We live in a time when the personal is no longer private, and that doesn’t just apply to Facebook and Twitter feeds. Government databases that journalists use in their stories include a ton of personal information, too. But just because you can get your hands on it doesn’t mean you should post it online, says David Cullier, chairman of SPJ’s national FOI committee.

Writing in the May issue of Quill, Cullier says most people consider their date of birth, home address and home phone number to be private information. No matter what the law says, publishing that information can be perceived as an invasion of privacy. So Cullier advises asking three key questions before deciding whether to post, publish or broadcast government data:

1. Is it personal? What information is included about individuals that might be considered personal?

2. Is it necessary? Does the information convey something essential or is it needed to avoid confusing two people with the same name?

3. Is it a public benefit? Is there a clear journalistic reason for using the information?

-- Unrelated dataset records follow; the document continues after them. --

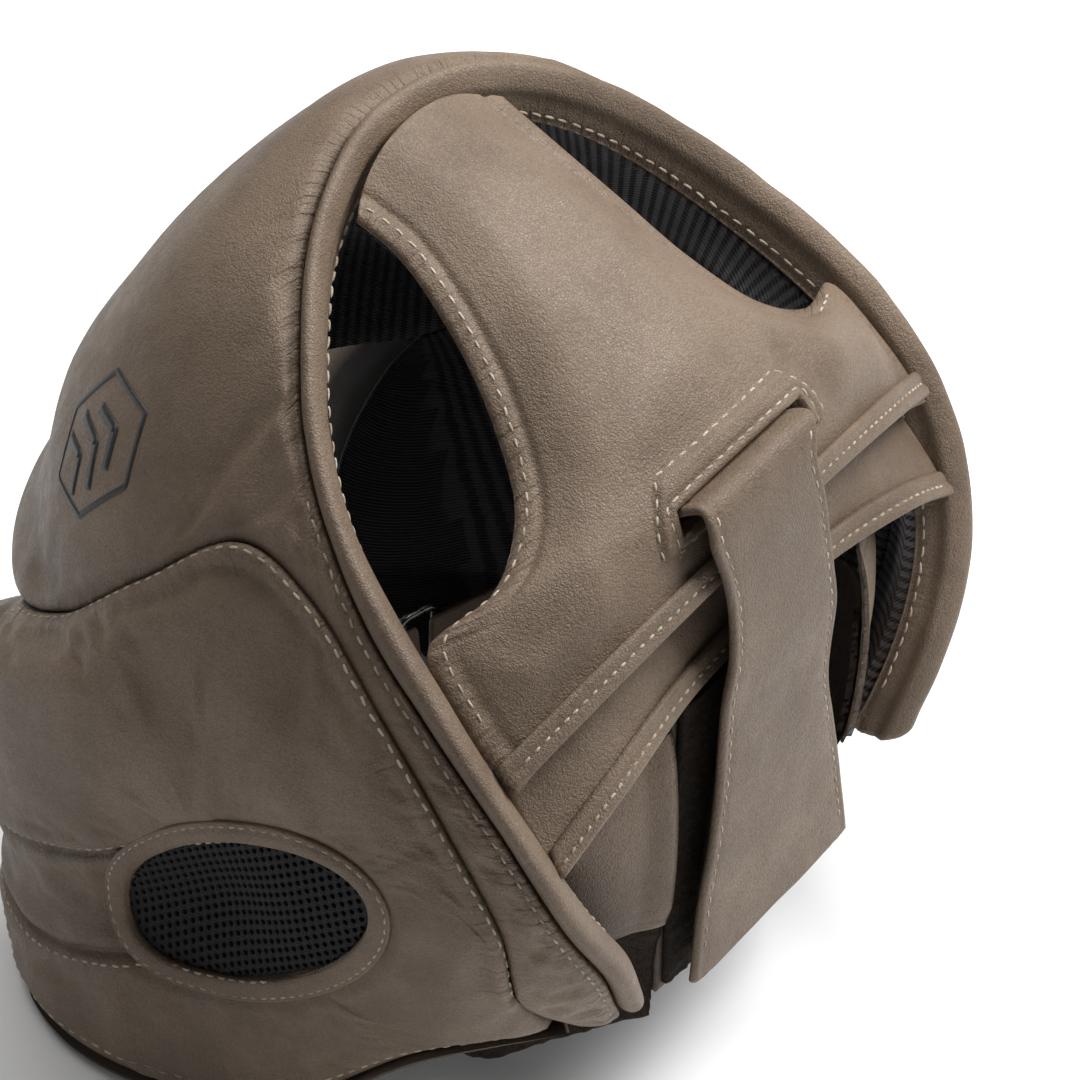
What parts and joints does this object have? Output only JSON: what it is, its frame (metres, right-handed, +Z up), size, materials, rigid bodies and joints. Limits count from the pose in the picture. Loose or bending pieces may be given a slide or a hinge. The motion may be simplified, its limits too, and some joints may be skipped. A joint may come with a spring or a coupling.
{
  "type": "boxing headgear",
  "caption": "Padded boxing headgear with brow, cheek and ear pads, a slotted crown panel and a rear closure strap.",
  "frame": {"origin": "on the ground under the middle of the headgear's overall depth, between the two jaw pads", "axes": "+Z up, the face opening looks along -Y, the wearer's left side is +X"},
  "size_m": [0.217, 0.2026, 0.2388],
  "materials": {
    "leather": "taupe brown waxed leather, satin",
    "dark_leather": "dark brown suede-side leather",
    "knit": "dark grey ribbed knit lining",
    "air_mesh": "black spacer mesh",
    "foam": "dark grey closed-cell foam",
    "loop_pile": "dark brown loop pile",
    "hook_tape": "dark hook tape",
    "steel": "antique nickel"
  },
  "bodies": {
    "shell": {"chin_loop": "loop_pile", "chin_ring": "steel", "chin_ring_tab": "leather", "chin_strap": "leather", "crown_cover": "leather", "crown_foam": "foam", "crown_hem": "leather", "crown_lining": "knit", "forehead_cover": "leather", "forehead_foam": "foam", "forehead_lining": "knit", "left_border_foam": "foam", "left_channel_foam": "foam", "left_cheek_foam": "foam", "left_ear_mesh": "air_mesh", "left_ear_ring": "leather", "left_jaw_foam": "foam", "left_jaw_gusset": "leather", "left_nape_arm": "dark_leather", "left_nape_arm_loop": "loop_pile", "left_rear_foam": "foam", "left_side_cover": "leather", "left_side_lining": "knit", "left_temple_foam": "foam", "nape_loop": "loop_pile", "nape_panel": "dark_leather", "rear_band": "leather", "rear_band_hem": "leather", "rear_band_lining": "knit", "right_border_foam": "foam", "right_channel_foam": "foam", "right_cheek_foam": "foam", "right_ear_mesh": "air_mesh", "right_ear_ring": "leather", "right_jaw_foam": "foam", "right_jaw_gusset": "leather", "right_nape_arm": "dark_leather", "right_nape_arm_loop": "loop_pile", "right_rear_foam": "foam", "right_side_cover": "leather", "right_side_lining": "knit", "right_temple_foam": "foam", "rim_roll": "leather", "slot_facing": "leather", "strap_anchor": "leather"},
    "closure": {"closure_strap": "leather", "closure_hook": "hook_tape"},
    "chin_tab": {"chin_tab": "leather", "chin_tab_hook": "hook_tape"}
  },
  "joints": [
    {"name": "closure_strap_peel", "type": "hinge", "parent": "shell", "child": "closure", "pos_m": [0, 0.0893, 0.184], "axis": [1, 0, 0], "range_deg": [0, 95]},
    {"name": "chin_tab_peel", "type": "hinge", "parent": "shell", "child": "chin_tab", "pos_m": [-0.042, -0.0468, 0.0205], "axis": [0, 0, 1], "range_deg": [-60, 0]}
  ]
}
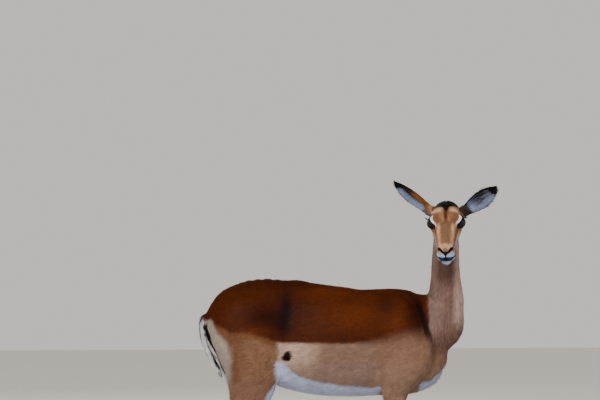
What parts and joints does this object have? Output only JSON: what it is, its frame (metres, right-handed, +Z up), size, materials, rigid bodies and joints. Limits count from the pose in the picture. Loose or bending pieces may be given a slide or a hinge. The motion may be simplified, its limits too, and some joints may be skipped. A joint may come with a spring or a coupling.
{
  "type": "impala ewe",
  "caption": "Life-size hornless female impala standing broadside, head turned to its right toward the viewer, ears spread, short coat with dark saddle and pale belly.",
  "frame": {"origin": "on the floor, under the middle of the animal's bounding box", "axes": "+X the way the body faces, +Y the animal's left, +Z up"},
  "size_m": [1.0122, 0.3656, 1.2117],
  "materials": {
    "saddle": "short glossy hair, mahogany over the back, pale below",
    "fawn": "short fawn hair",
    "face": "very short tan hair with white and black marks",
    "leg": "short tan hair",
    "ear": "short tan hair, black at the tip, pale inside",
    "tail": "long white hair with a black line",
    "horn": "smooth black horn",
    "eye": "wet and glossy, near black"
  },
  "bodies": {
    "root": {"trunk": "saddle", "neck": "fawn", "head": "face", "ear_left": "ear", "ear_right": "ear", "eye_left": "eye", "eye_right": "eye", "tail": "tail", "foreleg_left_upper": "leg", "foreleg_left_shank": "leg", "foreleg_left_pastern": "leg", "foreleg_right_upper": "leg", "foreleg_right_shank": "leg", "foreleg_right_pastern": "leg", "hindleg_left_upper": "leg", "hindleg_left_shank": "leg", "hindleg_left_pastern": "leg", "hindleg_right_upper": "leg", "hindleg_right_shank": "leg", "hindleg_right_pastern": "leg", "claw_fore_left_outer": "horn", "claw_fore_left_inner": "horn", "claw_fore_right_outer": "horn", "claw_fore_right_inner": "horn", "claw_hind_left_outer": "horn", "claw_hind_left_inner": "horn", "claw_hind_right_outer": "horn", "claw_hind_right_inner": "horn"}
  },
  "joints": []
}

If there’s no good reason for including the information, Cullier suggests leaving it out. But why bother doing that if the information is already publicly available? Because, Cullier says, when journalists post what most people consider to be personal information it’s disseminated much more widely, and that can lead to a backlash.

He points to a case in 2005 when an Orlando TV station posted on its Web site the names of people holding concealed gun permits. It was public data then, but it’s not any more. Under pressure from the NRA, the Florida legislature closed the records in 2006.

“More than ever, we need to think carefully about what we post online, even when the information is legally public,” Cullier says. “The alternative is losing access altogether.”